The ceremony was great and wonderful to see some many elderly men and women still active sharing in the dream of the military. Many shared the shared their experience and gave thanks to the AAMM for honoring them so many years later. After the ceremony was over many toured the museum to see the newly features that were installed while others chatted amongs their family and friends. We celebrate the event with lemon cider, shirley temples, and finger size sweets that all the people enjoyed. I really enjoyed myself and the experience I am having at the African American Military Museum the ceremony brung tears to my eyes because it remind me of my grandfather. My grandfather was not in the military but the cheerfulness and mindset of these elderly men and women brung joy and a smile to my face.

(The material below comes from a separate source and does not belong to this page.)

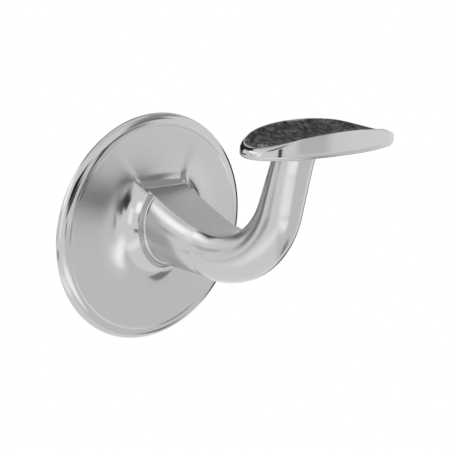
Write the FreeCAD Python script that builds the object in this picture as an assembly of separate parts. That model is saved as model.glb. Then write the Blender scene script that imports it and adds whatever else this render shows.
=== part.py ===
import FreeCAD, Part
import math
import os

# Handrail bracket: a round wall rose and a cast arm that carries a lens-shaped rail saddle.
# Millimetres. The wall is the plane Y = 0 and the arm stands out along -Y; +Z is up and X runs
# along the rail. The origin is the centre of the rose's back face.

# --- rose ---
ROSE_R = 40.0          # outside radius at the wall
ROSE_H = 2.6           # height of the rim's crest above the wall
RIM_ROUND = 2.2        # rounding of the outer edge
RIM_LAND = 0.5         # narrow crest between the rounding and the dished face
DISH = 0.35            # how far the face drops inside the crest
FOOT_R = 23.0          # radius where the face turns up into the neck
FOOT_RISE = 1.0        # how far the face climbs from the dish to that radius
NECK_H = 12.0          # height of the neck's end, where the arm seats
NECK_LIP = 0.6         # how far the neck stands proud of the arm all round
NECK_EDGE = 0.6        # rounding of the neck's end
NECK_SWEEP = 84.0      # turn of the neck's hollow sweep, degrees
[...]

Thursday, January 27, 2011

Starting my Senior Practicum

Almost a year ago, I wrote a blog on the African American Military Museum in Hattiesburg, Mississippi. Now I am currently working on my senior capstone at the same exact museum. Today is my second day at the AAMM and I am learning so much. Yesterday I learned the evenings procedures of how the museum operations and functions. I also tried to inform myself of the museum's history and notable servicemen and women I did not currently know.

Visitors came much throughout my time in the museum here and I got to meet the previous museum director Mrs. Iola Williams. Mrs. Iola is the wife of a former military serviceman that serves on the Hattiesburg Convention Commission. The HCC heads the museum and other current projects around Hattiesburg's pine belt. She also has the museum's theater named in her honor.

As I am starting my practicum at the museum I feel I will love volunteering my time to share in the great history of military service people. I am so excited about Black History Month approaching because I know the museum will have a variety of nationalities coming in to see and appreciate the bravery of African American soldiers.